Abstract

A viscoelastoplastic continuum damage model has been derived and characterized for describing the behavior of asphalt concrete subject to an all-around confining pressure and deviatoric tension loading. The primary application of this model is to better understand the fatigue damage process in asphalt concrete pavements. As a result of this application and because of the bimodal behavior of this material outside the linear viscoelastic range, the modeling effort has focused primarily on the tensile characteristics. The developed model uses the elastic-viscoelastic correspondence principle, work-potential theory with damage mechanics, time-temperature superposition with growing damage, and strain-hardening viscoplasticity to arrive at a constitutive relationship. This relationship considers the experimentally observed transformation of asphalt concrete from an initially isotropic material to a transversely isotropic one by using a single-state parameter and three different damage functions.
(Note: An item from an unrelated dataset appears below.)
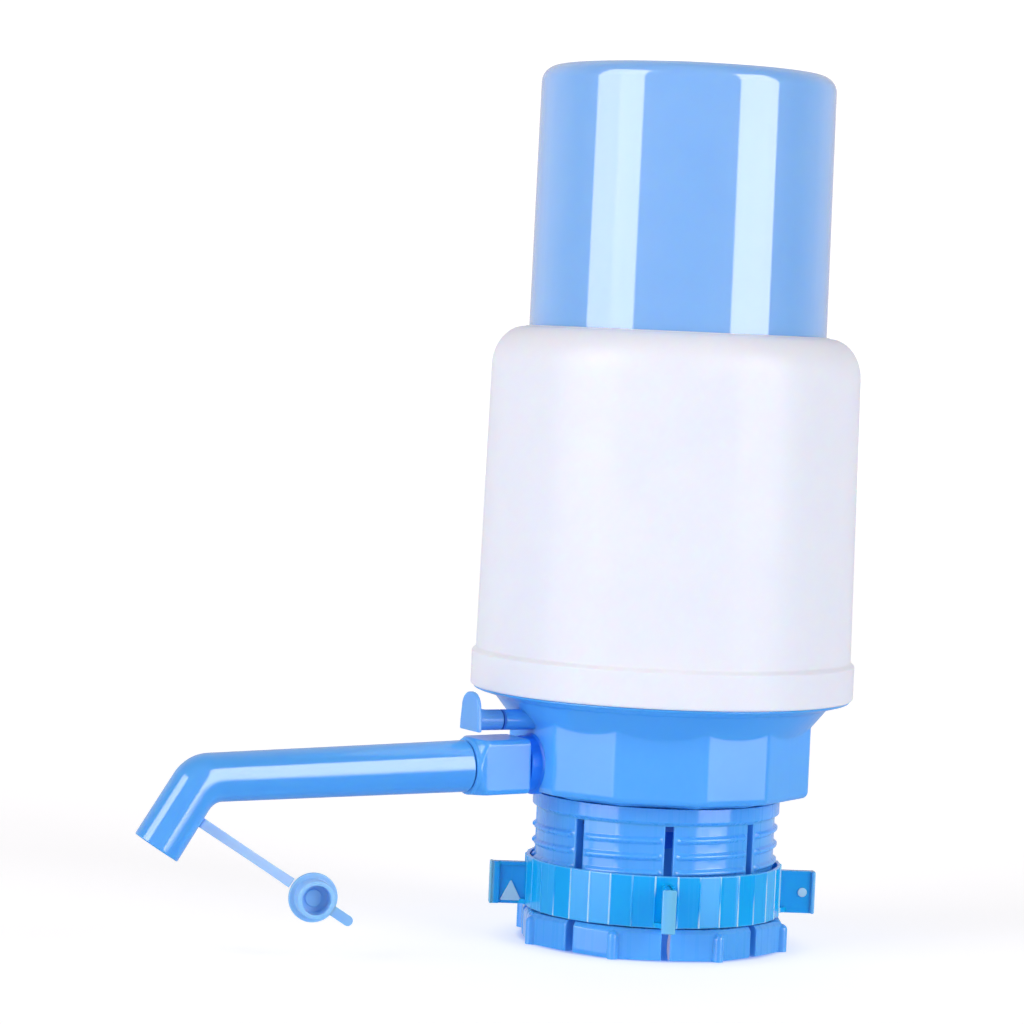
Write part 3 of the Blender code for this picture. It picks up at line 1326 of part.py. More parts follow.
def vent_spring(axis):
    """A short compression spring that pulls the lever shut, between the wall and the clip."""
    clip_end = VENT_STEM_END + VENT_KNOB_LENGTH + GAP + VENT_CLIP_THICKNESS
    near = clip_end + GAP + SPRING_WIRE_RADIUS
    far = BODY_INNER_RADIUS - SPRING_SEAT_ROOM - SPRING_WIRE_RADIUS
    curve = bpy.data.curves.new("vent_spring", "CURVE")
    curve.dimensions = "3D"
    curve.bevel_depth = SPRING_WIRE_RADIUS
    curve.bevel_resolution = 1
    curve.use_fill_caps = True
    steps = SPRING_TURNS * SPRING_STEPS
    spline = curve.splines.new("POLY")
    spline.points.add(steps)
    for step, point in enumerate(spline.points):
        place = polar(SPRING_RADIUS, 360 * step / SPRING_STEPS)
        run = near + (far - near) * step / steps
        point.co = (-run, place.x, VENT_Z + place.y, 1)
    curve.materials.append(finish(STAINLESS))
    made = bpy.data.objects.new("vent_spring", curve)
    made.parent = axis
    bpy.context.scene.collection.objects.link(made)


def build():
    clear_scene()
    mouth = spout_corner() + in_plane(SPOUT_DOWN_ANGLE, SPOUT_DOWN_RUN, TUBE_MOUTH_RADIUS)
    reach = -mouth.x
    axis = empty("pump_axis", ((reach - BAND_RADIUS) / 2, 0, 0))
    neck_collet(axis)
    neck_gasket(axis)
    lock_ring(axis)
    base_body(axis)
    stack_ring("plate_gasket", SILICONE, axis, GASKET_INNER_RADIUS, GASKET_Z, PLATE_GASKET)
    valve_plate(axis)
    umbrella_valve("outlet_valve", axis, PLATE_Z, PLATE_Z + PLATE_THICKNESS)
    bellows(axis)
    stack_ring("clamp_ring", NATURAL_PP, axis, CLAMP_INNER_RADIUS, CLAMP_Z, CLAMP_THICKNESS)
    bellows_plug(axis)
    umbrella_valve("inlet_valve", axis, PLUG_Z, PLUG_TOP)
    screws(axis)
    outer_shell(axis)
    push_cap(axis)
    riser_elbow(axis)
    riser_seal(axis)
    outlet_nipple(axis)
    nipple_oring("nipple_oring_inner", axis, INNER_ORING_STATION)
    nipple_oring("nipple_oring_outer", axis, CONNECTOR_START + OUTER_ORING_REACH)
    spout_connector(axis)
    spout_tube(axis)
    cap_strap(axis)
    spout_cap(axis)
    vent_lever(axis)
    washer_in = VENT_STEM_RADIUS + VENT_STEM_ROOM
    washer_start = VENT_BOSS_END + GAP
    vent_ring("vent_washer", BLACK_RUBBER, axis, washer_start, VENT_WASHER, washer_in, VENT_BAR_RADIUS)
    clip_start = VENT_STEM_END + VENT_KNOB_LENGTH + GAP
    clip_bore = VENT_STEM_RADIUS + SEAL_GAP
    vent_ring("vent_clip", STAINLESS, axis, clip_start, VENT_CLIP_THICKNESS, clip_bore, VENT_CLIP_RADIUS)
    vent_spring(axis)


build()
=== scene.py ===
# %% [markdown]
# A hand pump for water jugs
#
# The pump comes as plain solids from the CAD side. This lesson dresses them: it rebuilds each piece
# that shows with its soft moulded edges, and gives every piece a finish made of nodes. The solids
# stay where they are, and each new piece rides on the body that its solid belongs to.

import math

import bmesh
import bpy
from mathutils import Matrix, Vector


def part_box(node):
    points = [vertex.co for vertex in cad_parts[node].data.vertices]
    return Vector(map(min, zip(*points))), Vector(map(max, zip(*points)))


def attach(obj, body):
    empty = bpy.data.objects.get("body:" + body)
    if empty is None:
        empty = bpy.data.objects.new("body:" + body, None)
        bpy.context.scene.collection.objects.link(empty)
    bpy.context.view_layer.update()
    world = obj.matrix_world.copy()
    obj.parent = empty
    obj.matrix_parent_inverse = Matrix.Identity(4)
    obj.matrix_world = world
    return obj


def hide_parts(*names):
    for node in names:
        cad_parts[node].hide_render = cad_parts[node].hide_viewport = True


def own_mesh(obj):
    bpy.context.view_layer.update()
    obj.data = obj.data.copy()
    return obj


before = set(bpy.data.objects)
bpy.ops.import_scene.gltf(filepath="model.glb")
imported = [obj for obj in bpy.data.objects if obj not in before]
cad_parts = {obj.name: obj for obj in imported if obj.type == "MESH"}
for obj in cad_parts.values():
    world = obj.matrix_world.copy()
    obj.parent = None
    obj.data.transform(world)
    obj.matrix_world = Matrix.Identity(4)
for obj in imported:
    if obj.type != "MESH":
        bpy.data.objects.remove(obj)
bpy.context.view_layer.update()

# %% [markdown]
# The pump's own axis
#
# A maker of turned parts measures from the axis, in millimetres. The press cap is round, so the
# middle of its box gives the axis, and one matrix then takes every piece from millimetres about the
# axis to the metres of the scene.

# %% Millimetres about the axis
cap_low, cap_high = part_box("push_cap")
axis_x = (cap_low.x + cap_high.x) / 2
to_scene = Matrix.Translation((axis_x, 0, 0)) @ Matrix.Scale(0.001, 4)
print("axis at", round(axis_x, 6))

# %% [markdown]
# The camera
#
# The portrait was taken with a long lens from about a metre away, a little above the pump and from
# its front left, so the spout points to the left of the picture. The camera also leans by two and
# a half degrees. A long lens keeps the upright sides of the pump almost parallel.

# %% Set up the camera
sensor_mm, picture_pixels, lens_pixels = 36, 1024, 3675
pitch, roll, sight_turn = math.radians(2.785), math.radians(2.53), math.radians(61.0)
eye_height, eye_left, eye_distance = 0.1547, 0.0404, 0.943
sight = Vector((math.cos(sight_turn), math.sin(sight_turn), 0))
rightward = Vector((math.sin(sight_turn), -math.cos(sight_turn), 0))
camera_data = bpy.data.cameras.new("portrait_camera")
camera_data.sensor_width = sensor_mm
camera_data.lens = sensor_mm * lens_pixels / picture_pixels
camera = bpy.data.objects.new("portrait_camera", camera_data)
bpy.context.scene.collection.objects.link(camera)
stand = Vector((axis_x, 0, eye_height)) - rightward * eye_left - sight * eye_distance
look = sight * math.cos(pitch) - Vector((0, 0, math.sin(pitch)))
aim = look.to_track_quat("-Z", "Y").to_matrix().to_4x4()
camera.matrix_world = Matrix.Translation(stand) @ aim @ Matrix.Rotation(roll, 4, "Z")
bpy.context.scene.camera = camera
print("lens", round(camera_data.lens, 1), "mm")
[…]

The relationship between these damage functions and the more conventional values of the modulus and Poisson’s ratio is shown to gain further physical insight into the material. Characterization of the model is performed by using constant crosshead rate monotonic tension tests with and without confinement and low strain temperature and frequency sweep complex modulus tests. The model is found to adequately describe the response of asphalt concrete under constant crosshead rate tension tests at various rates and two temperatures, the conditions that are not used in characterization.